SUBPART L—COMPANY-RUN STRESS TEST REQUIREMENTS FOR FOREIGN BANKING ORGANIZATIONS AND FOREIGN SAVINGS AND LOAN HOLDING COMPANIES WITH TOTAL CONSOLIDATED ASSETS OVER $10 BILLION BUT LESS THAN $50 BILLION

SECTION 252.120—Definitions

For purposes of this subpart, the following definitions apply:
(a) Eligible asset means any asset of the U.S. branch or U.S. agency held in the United States that is recorded on the general ledger of a U.S. branch or U.S. agency of the foreign banking organization (reduced by the amount of any specifically allocated reserves held in the United States and recorded on the general ledger of the U.S. branch or U.S. agency in connection with such assets), subject to the following exclusions and, for purposes of this definition, as modified by the rules of valuation set forth in paragraph (a)(2) of this section.
(1) The following assets do not qualify as eligible assets:
(i) Equity securities;
(ii) Any assets classified as loss at the preceding examination by a regulatory agency, outside accountant, or the bank’s internal loan review staff;
(iii) Accrued income on assets classified loss, doubtful, substandard or value impaired, at the preceding examination by a regulatory agency, outside accountant, or the bank’s internal loan review staff;
(iv) Any amounts due from the home office, other offices and affiliates, including income accrued but uncollected on such amounts;
(v) The balance from time to time of any other asset or asset category disallowed at the preceding examination or by direction of the Board for any other reason until the underlying reasons for the disallowance have been removed;
(vi) Prepaid expenses and unamortized costs, furniture and fixtures and leasehold improvements; and
(vii) Any other asset that the Board determines should not qualify as an eligible asset.

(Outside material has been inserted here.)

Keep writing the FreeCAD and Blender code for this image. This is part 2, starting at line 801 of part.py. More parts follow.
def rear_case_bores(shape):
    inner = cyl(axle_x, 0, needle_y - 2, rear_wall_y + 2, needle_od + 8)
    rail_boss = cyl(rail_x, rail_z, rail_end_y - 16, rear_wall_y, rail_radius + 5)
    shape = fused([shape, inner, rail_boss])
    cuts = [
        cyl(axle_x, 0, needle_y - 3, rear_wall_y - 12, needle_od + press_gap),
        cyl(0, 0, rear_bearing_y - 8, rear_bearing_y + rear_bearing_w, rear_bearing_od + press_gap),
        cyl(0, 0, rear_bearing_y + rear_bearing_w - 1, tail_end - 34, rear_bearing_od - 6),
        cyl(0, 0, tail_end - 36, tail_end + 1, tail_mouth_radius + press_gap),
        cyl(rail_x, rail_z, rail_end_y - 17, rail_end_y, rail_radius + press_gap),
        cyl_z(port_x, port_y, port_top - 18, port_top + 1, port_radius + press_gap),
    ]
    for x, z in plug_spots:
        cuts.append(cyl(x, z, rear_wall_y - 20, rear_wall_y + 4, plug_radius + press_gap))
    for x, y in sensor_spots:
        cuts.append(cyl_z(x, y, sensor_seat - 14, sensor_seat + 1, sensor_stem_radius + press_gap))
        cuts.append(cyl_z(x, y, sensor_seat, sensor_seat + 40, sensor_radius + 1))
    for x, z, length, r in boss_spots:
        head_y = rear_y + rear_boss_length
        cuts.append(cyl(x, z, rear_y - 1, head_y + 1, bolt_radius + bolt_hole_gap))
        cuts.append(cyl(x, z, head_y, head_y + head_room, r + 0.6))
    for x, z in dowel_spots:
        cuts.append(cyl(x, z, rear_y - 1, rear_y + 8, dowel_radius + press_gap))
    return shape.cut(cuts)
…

(2) The following rules of valuation apply:
(i) A marketable debt security is valued at its principal amount or market value, whichever is lower;
(ii) An asset classified doubtful or substandard at the preceding examination by a regulatory agency, outside accountant, or the bank’s internal loan review staff, is valued at 50 percent and 80 percent, respectively;
(iii) With respect to an asset classified value impaired, the amount representing the allocated transfer risk reserve that would be required for such exposure at a domestically chartered bank is valued at 0 and the residual exposure is valued at 80 percent; and
(iv) Real estate located in the United States and carried on the accounting records as an asset are valued at net book value or appraised value, whichever is less.

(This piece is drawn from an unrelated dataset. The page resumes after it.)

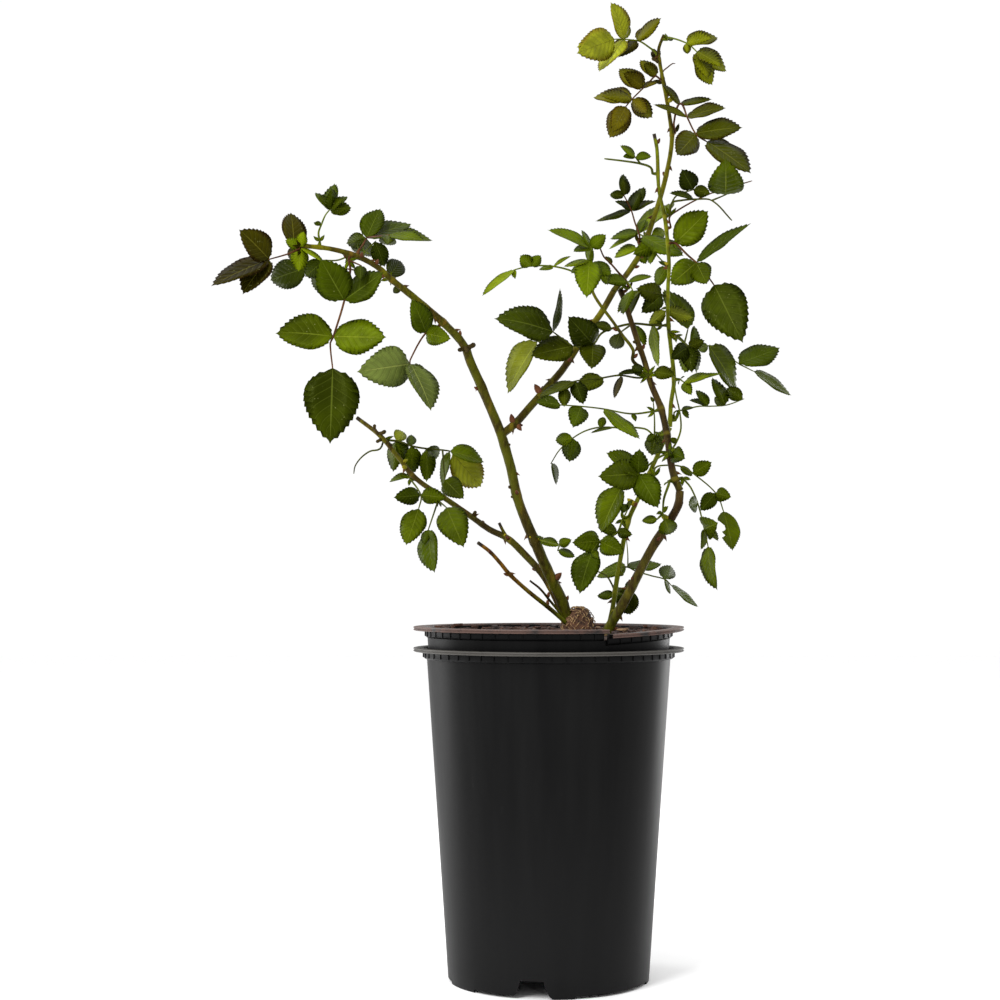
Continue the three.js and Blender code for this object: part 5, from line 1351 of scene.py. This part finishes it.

(b) Foreign savings and loan holding company means a savings and loan holding company as defined in section 10 of the Home Owners’ Loan Act (12 U.S.C. 1467a(a)) that is incorporated or organized under the laws of a country other than the United States.

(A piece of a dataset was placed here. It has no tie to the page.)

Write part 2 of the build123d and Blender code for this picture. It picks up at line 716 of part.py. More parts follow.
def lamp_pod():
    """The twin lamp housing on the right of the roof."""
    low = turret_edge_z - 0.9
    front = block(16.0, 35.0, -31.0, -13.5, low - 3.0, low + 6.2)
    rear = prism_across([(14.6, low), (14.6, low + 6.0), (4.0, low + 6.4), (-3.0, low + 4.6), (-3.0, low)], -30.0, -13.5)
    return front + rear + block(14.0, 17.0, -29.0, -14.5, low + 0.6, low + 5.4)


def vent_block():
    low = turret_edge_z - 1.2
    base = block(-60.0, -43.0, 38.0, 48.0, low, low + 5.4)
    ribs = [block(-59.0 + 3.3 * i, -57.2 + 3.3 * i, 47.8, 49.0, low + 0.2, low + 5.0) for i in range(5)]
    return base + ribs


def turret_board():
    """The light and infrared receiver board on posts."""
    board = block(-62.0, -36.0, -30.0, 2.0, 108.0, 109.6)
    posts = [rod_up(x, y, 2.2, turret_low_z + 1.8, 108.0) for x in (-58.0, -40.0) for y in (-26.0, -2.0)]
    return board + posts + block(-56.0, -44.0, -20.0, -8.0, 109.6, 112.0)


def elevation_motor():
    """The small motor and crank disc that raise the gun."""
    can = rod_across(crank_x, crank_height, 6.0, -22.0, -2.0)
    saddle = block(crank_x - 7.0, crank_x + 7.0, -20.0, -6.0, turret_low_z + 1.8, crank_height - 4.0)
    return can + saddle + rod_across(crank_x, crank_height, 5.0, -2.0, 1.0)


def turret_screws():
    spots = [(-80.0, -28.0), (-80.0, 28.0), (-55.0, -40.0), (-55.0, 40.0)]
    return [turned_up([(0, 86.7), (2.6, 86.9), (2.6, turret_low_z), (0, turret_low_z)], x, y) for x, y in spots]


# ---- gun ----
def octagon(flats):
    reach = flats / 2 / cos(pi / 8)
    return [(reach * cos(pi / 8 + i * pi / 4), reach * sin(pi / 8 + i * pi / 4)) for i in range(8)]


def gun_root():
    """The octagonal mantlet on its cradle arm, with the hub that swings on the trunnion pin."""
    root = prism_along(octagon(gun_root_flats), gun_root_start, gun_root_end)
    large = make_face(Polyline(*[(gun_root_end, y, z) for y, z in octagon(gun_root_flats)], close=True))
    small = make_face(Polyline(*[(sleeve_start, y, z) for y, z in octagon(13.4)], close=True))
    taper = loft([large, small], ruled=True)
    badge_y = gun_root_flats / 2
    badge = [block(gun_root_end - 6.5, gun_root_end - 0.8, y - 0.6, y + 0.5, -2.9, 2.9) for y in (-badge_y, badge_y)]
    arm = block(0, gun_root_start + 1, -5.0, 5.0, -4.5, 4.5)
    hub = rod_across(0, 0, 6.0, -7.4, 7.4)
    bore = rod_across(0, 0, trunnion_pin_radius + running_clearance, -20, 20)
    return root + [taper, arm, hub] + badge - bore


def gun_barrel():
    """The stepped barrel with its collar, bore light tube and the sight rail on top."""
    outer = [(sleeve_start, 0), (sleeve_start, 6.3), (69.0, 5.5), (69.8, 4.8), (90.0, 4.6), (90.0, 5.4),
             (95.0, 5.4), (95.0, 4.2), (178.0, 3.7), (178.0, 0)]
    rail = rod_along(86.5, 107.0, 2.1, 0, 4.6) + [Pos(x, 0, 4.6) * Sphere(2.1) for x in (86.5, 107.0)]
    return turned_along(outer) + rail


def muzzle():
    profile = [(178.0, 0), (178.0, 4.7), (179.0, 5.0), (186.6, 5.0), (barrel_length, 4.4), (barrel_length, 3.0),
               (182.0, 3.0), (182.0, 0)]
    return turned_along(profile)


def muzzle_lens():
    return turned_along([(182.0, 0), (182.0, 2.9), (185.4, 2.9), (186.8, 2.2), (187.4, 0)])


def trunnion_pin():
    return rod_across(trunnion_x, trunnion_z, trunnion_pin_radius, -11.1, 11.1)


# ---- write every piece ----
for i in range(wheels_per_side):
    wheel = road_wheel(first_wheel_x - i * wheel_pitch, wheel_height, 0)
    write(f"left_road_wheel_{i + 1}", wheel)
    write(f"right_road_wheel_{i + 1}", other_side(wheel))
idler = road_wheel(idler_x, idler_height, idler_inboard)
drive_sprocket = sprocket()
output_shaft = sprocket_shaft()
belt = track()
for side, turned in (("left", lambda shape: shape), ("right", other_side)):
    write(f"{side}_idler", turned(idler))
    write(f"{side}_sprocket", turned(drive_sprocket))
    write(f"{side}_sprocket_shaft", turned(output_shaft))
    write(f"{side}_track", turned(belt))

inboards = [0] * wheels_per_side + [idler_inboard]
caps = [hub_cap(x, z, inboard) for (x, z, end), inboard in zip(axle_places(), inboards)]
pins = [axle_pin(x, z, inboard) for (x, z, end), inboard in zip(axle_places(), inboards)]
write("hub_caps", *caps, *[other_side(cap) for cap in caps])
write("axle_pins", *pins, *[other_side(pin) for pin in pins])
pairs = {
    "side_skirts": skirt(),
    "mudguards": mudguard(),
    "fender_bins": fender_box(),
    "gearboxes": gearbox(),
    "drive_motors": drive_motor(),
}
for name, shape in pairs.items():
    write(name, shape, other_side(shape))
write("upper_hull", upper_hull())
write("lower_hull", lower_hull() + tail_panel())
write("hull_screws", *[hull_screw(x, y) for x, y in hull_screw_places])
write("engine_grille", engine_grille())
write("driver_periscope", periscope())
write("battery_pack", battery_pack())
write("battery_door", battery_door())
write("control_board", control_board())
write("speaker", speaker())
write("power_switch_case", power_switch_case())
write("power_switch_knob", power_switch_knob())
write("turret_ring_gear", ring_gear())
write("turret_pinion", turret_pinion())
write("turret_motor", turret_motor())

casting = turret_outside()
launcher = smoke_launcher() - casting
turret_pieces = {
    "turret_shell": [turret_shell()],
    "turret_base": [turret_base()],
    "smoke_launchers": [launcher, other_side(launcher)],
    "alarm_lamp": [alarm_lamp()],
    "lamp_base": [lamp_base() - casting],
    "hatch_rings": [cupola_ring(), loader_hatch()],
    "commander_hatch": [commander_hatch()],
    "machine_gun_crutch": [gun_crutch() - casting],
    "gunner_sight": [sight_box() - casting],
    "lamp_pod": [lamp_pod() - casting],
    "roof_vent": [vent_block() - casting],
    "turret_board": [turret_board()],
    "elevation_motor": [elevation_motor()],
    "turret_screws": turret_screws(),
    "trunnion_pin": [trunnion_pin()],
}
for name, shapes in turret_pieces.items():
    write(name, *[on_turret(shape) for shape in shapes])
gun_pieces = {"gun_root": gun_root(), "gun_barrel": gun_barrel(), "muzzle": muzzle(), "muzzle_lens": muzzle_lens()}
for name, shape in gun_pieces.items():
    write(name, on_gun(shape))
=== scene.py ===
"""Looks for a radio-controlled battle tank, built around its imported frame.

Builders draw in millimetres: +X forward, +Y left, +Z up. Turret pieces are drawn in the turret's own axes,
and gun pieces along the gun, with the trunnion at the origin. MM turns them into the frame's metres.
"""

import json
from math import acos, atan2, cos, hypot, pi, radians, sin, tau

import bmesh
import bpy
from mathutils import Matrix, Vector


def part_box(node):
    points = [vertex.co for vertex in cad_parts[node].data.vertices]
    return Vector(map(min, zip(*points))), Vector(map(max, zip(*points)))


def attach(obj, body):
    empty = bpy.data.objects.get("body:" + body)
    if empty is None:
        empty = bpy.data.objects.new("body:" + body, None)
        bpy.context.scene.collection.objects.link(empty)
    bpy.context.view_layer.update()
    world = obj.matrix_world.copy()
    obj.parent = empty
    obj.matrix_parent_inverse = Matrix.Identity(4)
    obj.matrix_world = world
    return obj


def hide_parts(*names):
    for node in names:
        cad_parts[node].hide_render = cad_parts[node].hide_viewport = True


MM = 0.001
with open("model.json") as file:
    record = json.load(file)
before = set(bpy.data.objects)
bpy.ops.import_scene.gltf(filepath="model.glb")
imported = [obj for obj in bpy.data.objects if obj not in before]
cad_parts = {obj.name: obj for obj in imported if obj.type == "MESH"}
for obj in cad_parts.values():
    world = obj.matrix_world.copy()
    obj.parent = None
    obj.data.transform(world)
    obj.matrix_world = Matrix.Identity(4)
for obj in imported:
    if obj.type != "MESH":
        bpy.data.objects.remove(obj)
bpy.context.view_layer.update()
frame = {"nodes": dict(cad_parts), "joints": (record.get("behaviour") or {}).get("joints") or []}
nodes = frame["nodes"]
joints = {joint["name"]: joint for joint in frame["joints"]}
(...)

(c) Liabilities of all U.S. branches and agencies of a foreign banking organization means all liabilities of all U.S. branches and agencies of the foreign banking organization, including acceptances and any other liabilities (including contingent liabilities), but excluding:
(1) Amounts due to and other liabilities to other offices, agencies, branches and affiliates of such foreign banking organization, including its head office, including unremitted profits; and
(2) Reserves for possible loan losses and other contingencies.
(d) Pre-provision net revenue means revenue less expenses before adjusting for total loan loss provisions.
(e) Stress test cycle has the same meaning as in subpart F of this part.
(f) Total loan loss provisions means the amount needed to make reserves adequate to absorb estimated credit losses, based upon management’s evaluation of the loans and leases that the company has the intent and ability to hold for the foreseeable future or until maturity or payoff, as determined under applicable accounting standards.